Can't understand an equality between sums

Question

During an induction proof I came across an equality that I can't understand. During the last step of the induction there is: $$ \sum_{k=1}^{n}{(k+1){n \choose k-1}} = \sum_{k=0}^{n-1}{(k+2){n \choose k}} $$

My question is which sum and combination identities were used to achieve this transformation. Using simply the index shift of sums I couldn't work out the same result.
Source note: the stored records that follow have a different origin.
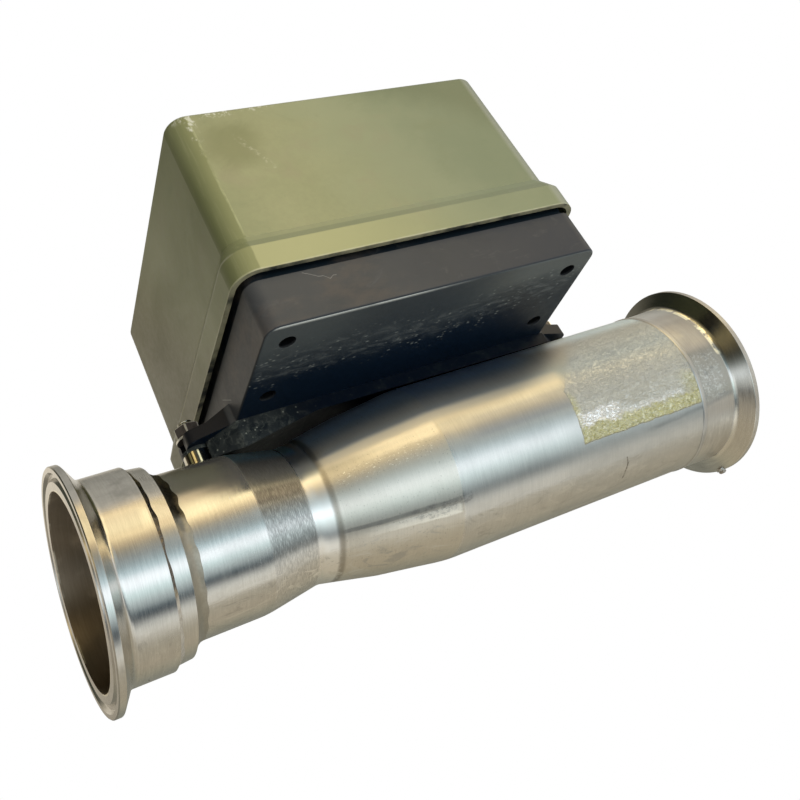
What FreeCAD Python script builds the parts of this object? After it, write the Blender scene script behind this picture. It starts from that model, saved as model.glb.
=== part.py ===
import FreeCAD, Part
import math
import os

# Sanitary flow meter, millimetres. X runs along the pipe from the inlet face, Z points up from
# the meter tube to the converter box, and the origin is the centre of the inlet face.

# Clamp ferrules for a three inch hygienic line
face_to_face = 302.0
rim_dia = 91.0
rim_width = 2.8
rim_taper = 4.8
rim_edge = 0.4
bore_dia = 72.9
bore_depth = 14.0
collar_dia = 76.2
collar_blend = 3.0
groove_dia = 83.3
groove_width = 3.4
groove_depth = 1.4

# Inlet collar, reducing ring and their welds
collar_end = 24.4
collar_lip_dia = 67.2
ring_length = 7.2
ring_front_dia = 73.4
ring_back_dia = 72.0
weld_leg = 2.2
weld_rise = 1.2
neck_weld_length = 6.2

# Meter shell: neck, waist and main tube
wall = 1.65
neck_dia = 63.0
neck_end_dia = 62.6
neck_end = 63.5
waist_dia = 55.2
waist_start = 85.6
waist_end = 87.4
cone_knee = 112.0
cone_knee_dia = 65.1
main_start = 143.0
main_start_dia = 73.7
main_end_dia = 75.2
outlet_length = 26.6
neck_blend = 40.0
waist_blend = 7.0
knee_blend = 60.0
main_blend = 60.0
seam_width = 2.6
seam_rise = 0.3

# Measuring tube and its lining
slip = 0.1
measuring_wall = 1.5
liner_wall = 2.0
measuring_setback = 17.4
outlet_lip_depth = 19.0
outlet_lip_dia = 68.4
outlet_cone_run = 4.0

# Field coils and electrodes
sensor_x = 190.0
coil_length = 64.0
coil_window = 32.0
coil_angle = 116.0
coil_window_angle = 48.0
coil_outer = 33.0
pole_length = 28.0
pole_angle = 42.0
yoke_inner = 33.8
yoke_outer = 35.1
yoke_length = 40.0
seat = 0.2
electrode_dia = 3.0
electrode_head_dia = 7.0
electrode_head = 1.0
electrode_length = 9.5
bush_dia = 5.8
bush_flange_dia = 9.0
bush_flange = 1.5
electrode_nut_flats = 5.5
electrode_nut_height = 2.0

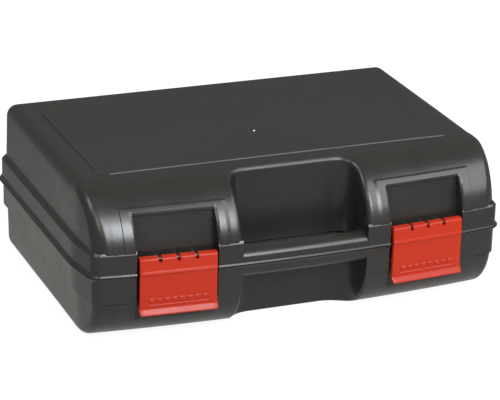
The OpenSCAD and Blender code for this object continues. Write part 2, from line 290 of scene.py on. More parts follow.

Edit: I understand that the equality stands, I can't understand how I can produce the RHS from the LHS. Which identities do I have to use?

Answer 1

If you're unfamiliar with index shifts, change the variable first. \begin{align} \sum_{k=1}^{n} (k+1)\binom{n}{k-1} &=\sum_{h=1}^{n} (h+1)\binom{n}{h-1} && \text{(change dummy variable)} \\ &=\sum_{k=0}^{n-1} (k+2)\binom{n}{k} && \begin{gathered} h-1=k \\ h+1=k+2 \\ \begin{aligned} & h=1\implies k=0\\ & h=n\implies k=n-1 \end{aligned} \end{gathered} \end{align}

Answer 2

Just write down the terms explicitly on both sides. The term corresponding to $k=1$ on LHS is same as the one corresponding to $k=0$ on RHS. The two sides are sums of exactly the same numbers.

Answer 3

Note that$$\sum_{k=1}^n(k+1)\binom n{k-1}=2\binom n0+3\binom n1+\cdots+(n+1)\binom nn$$and that$$\sum_{k=0}^n(k+2)\binom nk=2\binom n0+3\binom n1+\cdots+(n+1)\binom nn.$$So, you are summing the same numbers!